Entries with model source code
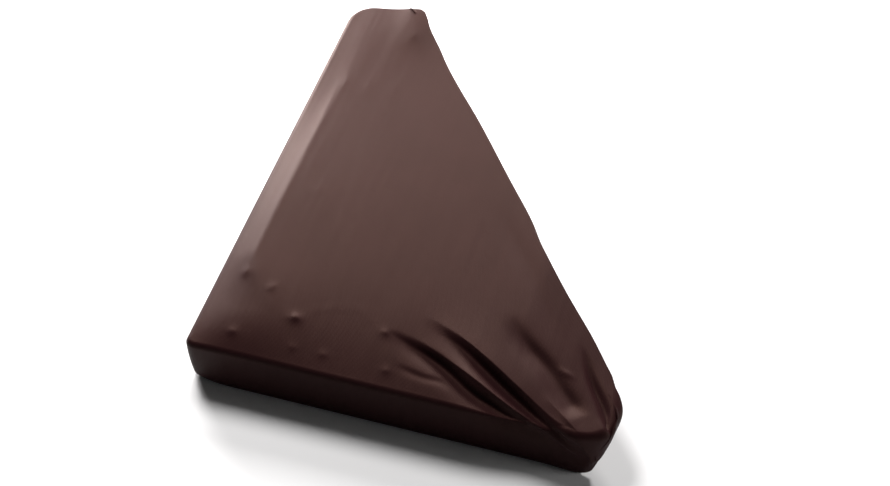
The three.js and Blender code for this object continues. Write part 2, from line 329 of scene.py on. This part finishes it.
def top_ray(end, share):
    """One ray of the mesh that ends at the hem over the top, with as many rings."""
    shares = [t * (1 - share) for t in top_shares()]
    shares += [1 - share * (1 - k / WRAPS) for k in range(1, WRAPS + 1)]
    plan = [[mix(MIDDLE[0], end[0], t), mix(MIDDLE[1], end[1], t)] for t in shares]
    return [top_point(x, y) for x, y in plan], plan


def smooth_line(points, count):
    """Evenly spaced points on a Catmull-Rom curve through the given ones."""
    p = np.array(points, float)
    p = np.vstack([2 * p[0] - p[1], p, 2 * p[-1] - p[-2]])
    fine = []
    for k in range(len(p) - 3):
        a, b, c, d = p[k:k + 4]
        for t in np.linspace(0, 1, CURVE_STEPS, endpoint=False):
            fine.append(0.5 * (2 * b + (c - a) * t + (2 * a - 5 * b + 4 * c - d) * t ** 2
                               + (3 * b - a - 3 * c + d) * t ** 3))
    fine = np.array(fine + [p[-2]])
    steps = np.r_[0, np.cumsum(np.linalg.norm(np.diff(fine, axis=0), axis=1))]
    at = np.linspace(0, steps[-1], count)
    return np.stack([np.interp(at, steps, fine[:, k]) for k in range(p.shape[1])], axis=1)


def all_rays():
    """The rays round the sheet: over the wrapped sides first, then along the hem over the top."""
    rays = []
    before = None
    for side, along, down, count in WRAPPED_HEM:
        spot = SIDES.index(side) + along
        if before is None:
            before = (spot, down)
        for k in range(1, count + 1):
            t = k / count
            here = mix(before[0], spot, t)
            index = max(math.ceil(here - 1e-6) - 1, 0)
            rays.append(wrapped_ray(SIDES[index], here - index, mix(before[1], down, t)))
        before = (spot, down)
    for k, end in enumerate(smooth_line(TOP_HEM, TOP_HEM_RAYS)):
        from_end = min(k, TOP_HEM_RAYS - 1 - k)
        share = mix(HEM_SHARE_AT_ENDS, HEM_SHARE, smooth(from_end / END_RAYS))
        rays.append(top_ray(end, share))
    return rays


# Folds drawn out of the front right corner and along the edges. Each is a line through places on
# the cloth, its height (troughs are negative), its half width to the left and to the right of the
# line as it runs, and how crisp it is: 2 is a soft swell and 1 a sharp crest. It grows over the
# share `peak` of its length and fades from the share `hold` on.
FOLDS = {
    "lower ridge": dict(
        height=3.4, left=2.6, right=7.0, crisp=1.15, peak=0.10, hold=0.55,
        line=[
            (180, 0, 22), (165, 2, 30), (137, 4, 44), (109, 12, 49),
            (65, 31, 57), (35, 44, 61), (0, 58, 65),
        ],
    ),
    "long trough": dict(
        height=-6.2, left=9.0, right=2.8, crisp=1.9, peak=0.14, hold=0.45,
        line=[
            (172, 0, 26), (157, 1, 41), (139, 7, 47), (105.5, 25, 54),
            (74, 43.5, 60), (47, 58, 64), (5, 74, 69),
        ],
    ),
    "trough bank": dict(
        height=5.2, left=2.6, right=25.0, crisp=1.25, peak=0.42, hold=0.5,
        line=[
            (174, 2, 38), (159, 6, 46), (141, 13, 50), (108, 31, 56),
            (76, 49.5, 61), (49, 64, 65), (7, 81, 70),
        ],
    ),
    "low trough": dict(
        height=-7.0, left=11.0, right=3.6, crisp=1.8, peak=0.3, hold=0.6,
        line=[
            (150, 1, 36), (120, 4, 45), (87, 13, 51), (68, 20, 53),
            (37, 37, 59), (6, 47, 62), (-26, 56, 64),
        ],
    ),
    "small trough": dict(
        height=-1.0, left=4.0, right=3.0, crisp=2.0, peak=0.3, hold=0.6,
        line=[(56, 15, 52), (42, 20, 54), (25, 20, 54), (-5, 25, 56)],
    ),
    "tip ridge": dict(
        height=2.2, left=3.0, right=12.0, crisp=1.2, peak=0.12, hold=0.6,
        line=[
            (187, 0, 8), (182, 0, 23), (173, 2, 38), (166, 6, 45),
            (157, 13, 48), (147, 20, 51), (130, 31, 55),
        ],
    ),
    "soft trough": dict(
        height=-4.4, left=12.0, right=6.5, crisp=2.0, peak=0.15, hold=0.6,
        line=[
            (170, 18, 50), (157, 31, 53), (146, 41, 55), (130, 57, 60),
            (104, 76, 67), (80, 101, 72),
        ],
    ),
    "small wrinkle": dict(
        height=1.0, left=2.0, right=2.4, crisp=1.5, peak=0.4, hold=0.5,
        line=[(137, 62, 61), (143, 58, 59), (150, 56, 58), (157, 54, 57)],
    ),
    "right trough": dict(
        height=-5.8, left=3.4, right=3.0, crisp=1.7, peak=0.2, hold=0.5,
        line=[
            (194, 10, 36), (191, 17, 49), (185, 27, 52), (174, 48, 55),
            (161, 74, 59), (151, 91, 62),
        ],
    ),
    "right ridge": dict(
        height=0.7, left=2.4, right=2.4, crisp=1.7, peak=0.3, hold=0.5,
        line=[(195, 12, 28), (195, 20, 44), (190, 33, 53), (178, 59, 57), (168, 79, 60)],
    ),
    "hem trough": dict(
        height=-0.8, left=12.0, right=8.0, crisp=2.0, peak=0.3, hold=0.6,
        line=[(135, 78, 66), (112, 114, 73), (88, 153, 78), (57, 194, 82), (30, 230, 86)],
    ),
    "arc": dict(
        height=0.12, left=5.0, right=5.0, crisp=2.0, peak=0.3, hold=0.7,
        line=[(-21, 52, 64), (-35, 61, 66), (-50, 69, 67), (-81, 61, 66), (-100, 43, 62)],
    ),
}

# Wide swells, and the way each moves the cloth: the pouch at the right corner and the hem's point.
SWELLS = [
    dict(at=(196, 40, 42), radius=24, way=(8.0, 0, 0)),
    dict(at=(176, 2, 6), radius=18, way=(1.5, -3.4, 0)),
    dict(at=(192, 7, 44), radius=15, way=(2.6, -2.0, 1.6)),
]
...
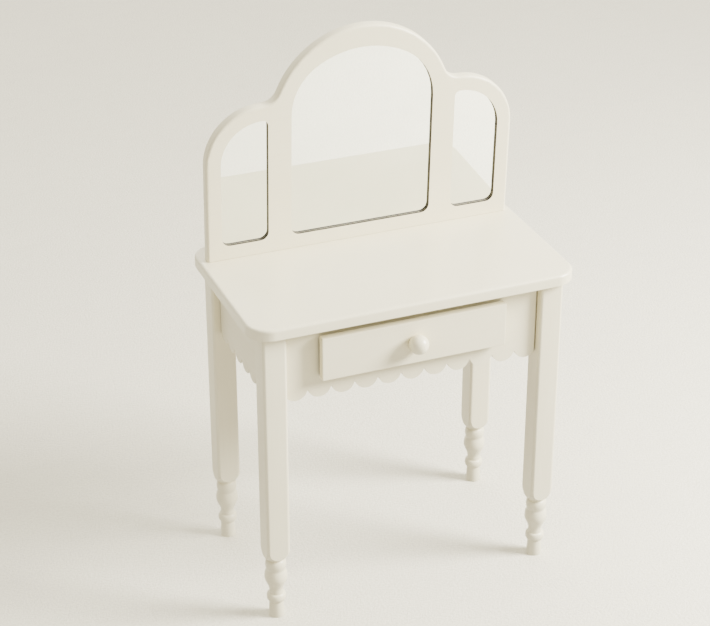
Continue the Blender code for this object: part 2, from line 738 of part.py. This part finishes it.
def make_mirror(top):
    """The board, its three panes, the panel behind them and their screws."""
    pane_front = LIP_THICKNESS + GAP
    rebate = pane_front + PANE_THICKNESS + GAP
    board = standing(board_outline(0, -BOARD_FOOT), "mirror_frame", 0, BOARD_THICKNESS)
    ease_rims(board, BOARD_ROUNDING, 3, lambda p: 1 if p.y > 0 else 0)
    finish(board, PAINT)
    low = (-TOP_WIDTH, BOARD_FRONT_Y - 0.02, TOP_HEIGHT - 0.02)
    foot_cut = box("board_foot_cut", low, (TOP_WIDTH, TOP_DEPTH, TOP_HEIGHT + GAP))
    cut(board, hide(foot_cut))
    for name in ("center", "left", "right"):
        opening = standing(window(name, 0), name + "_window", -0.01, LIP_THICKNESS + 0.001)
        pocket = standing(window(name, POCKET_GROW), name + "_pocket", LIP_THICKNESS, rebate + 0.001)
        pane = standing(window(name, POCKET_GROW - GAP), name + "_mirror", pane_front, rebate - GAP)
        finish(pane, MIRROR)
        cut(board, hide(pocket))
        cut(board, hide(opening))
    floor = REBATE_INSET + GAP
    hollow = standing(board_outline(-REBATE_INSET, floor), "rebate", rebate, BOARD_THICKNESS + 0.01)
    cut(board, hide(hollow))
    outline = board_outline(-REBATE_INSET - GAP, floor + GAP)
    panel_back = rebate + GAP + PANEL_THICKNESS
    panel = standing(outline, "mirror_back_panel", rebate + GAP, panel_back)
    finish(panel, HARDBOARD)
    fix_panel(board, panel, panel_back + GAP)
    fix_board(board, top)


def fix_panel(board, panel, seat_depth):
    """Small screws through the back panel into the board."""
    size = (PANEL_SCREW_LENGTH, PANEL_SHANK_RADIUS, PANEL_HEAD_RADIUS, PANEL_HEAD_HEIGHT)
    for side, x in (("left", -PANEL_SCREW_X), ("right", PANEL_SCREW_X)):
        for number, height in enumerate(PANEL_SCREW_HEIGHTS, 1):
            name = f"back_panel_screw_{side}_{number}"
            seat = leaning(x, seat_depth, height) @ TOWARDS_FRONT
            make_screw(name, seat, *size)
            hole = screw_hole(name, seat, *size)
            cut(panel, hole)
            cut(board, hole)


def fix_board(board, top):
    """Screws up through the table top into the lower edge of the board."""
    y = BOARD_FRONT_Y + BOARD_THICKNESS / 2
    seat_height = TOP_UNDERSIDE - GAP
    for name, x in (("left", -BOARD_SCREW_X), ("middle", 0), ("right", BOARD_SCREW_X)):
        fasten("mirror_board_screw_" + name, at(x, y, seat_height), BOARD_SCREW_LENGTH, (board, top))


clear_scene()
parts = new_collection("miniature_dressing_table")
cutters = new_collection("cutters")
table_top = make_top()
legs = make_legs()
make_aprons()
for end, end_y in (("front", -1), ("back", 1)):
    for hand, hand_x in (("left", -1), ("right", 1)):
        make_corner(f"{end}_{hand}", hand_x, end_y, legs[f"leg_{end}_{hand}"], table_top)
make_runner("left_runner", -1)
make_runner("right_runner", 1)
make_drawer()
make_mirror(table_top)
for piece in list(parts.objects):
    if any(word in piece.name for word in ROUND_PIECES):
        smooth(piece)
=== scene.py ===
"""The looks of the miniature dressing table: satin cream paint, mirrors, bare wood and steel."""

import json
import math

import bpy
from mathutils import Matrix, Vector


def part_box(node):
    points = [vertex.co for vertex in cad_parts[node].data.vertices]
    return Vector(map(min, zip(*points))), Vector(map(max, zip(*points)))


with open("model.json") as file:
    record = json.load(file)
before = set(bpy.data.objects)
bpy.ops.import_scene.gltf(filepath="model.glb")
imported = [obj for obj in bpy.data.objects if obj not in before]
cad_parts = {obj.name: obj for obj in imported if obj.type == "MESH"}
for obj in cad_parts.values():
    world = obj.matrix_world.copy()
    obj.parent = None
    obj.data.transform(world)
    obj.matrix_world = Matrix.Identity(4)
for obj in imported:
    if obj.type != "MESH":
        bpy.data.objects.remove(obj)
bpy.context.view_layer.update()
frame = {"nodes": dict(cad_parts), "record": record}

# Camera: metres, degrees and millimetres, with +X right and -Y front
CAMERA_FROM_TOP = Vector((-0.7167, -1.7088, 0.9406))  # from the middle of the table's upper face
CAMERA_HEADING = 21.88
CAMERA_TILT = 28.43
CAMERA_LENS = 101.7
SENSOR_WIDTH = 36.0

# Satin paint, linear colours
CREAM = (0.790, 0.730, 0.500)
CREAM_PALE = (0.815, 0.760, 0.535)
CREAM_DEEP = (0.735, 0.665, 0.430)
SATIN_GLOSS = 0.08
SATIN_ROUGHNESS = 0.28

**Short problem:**
In the listing above, locate the line containing "The three.js and" and the line containing "return rays". Transcribe those two lines and everything between them, exactly as written.

**Solved problem:**
The three.js and Blender code for this object continues. Write part 2, from line 329 of scene.py on. This part finishes it.
def top_ray(end, share):
    """One ray of the mesh that ends at the hem over the top, with as many rings."""
    shares = [t * (1 - share) for t in top_shares()]
    shares += [1 - share * (1 - k / WRAPS) for k in range(1, WRAPS + 1)]
    plan = [[mix(MIDDLE[0], end[0], t), mix(MIDDLE[1], end[1], t)] for t in shares]
    return [top_point(x, y) for x, y in plan], plan


def smooth_line(points, count):
    """Evenly spaced points on a Catmull-Rom curve through the given ones."""
    p = np.array(points, float)
    p = np.vstack([2 * p[0] - p[1], p, 2 * p[-1] - p[-2]])
    fine = []
    for k in range(len(p) - 3):
        a, b, c, d = p[k:k + 4]
        for t in np.linspace(0, 1, CURVE_STEPS, endpoint=False):
            fine.append(0.5 * (2 * b + (c - a) * t + (2 * a - 5 * b + 4 * c - d) * t ** 2
                               + (3 * b - a - 3 * c + d) * t ** 3))
    fine = np.array(fine + [p[-2]])
    steps = np.r_[0, np.cumsum(np.linalg.norm(np.diff(fine, axis=0), axis=1))]
    at = np.linspace(0, steps[-1], count)
    return np.stack([np.interp(at, steps, fine[:, k]) for k in range(p.shape[1])], axis=1)


def all_rays():
    """The rays round the sheet: over the wrapped sides first, then along the hem over the top."""
    rays = []
    before = None
    for side, along, down, count in WRAPPED_HEM:
        spot = SIDES.index(side) + along
        if before is None:
            before = (spot, down)
        for k in range(1, count + 1):
            t = k / count
            here = mix(before[0], spot, t)
            index = max(math.ceil(here - 1e-6) - 1, 0)
            rays.append(wrapped_ray(SIDES[index], here - index, mix(before[1], down, t)))
        before = (spot, down)
    for k, end in enumerate(smooth_line(TOP_HEM, TOP_HEM_RAYS)):
        from_end = min(k, TOP_HEM_RAYS - 1 - k)
        share = mix(HEM_SHARE_AT_ENDS, HEM_SHARE, smooth(from_end / END_RAYS))
        rays.append(top_ray(end, share))
    return rays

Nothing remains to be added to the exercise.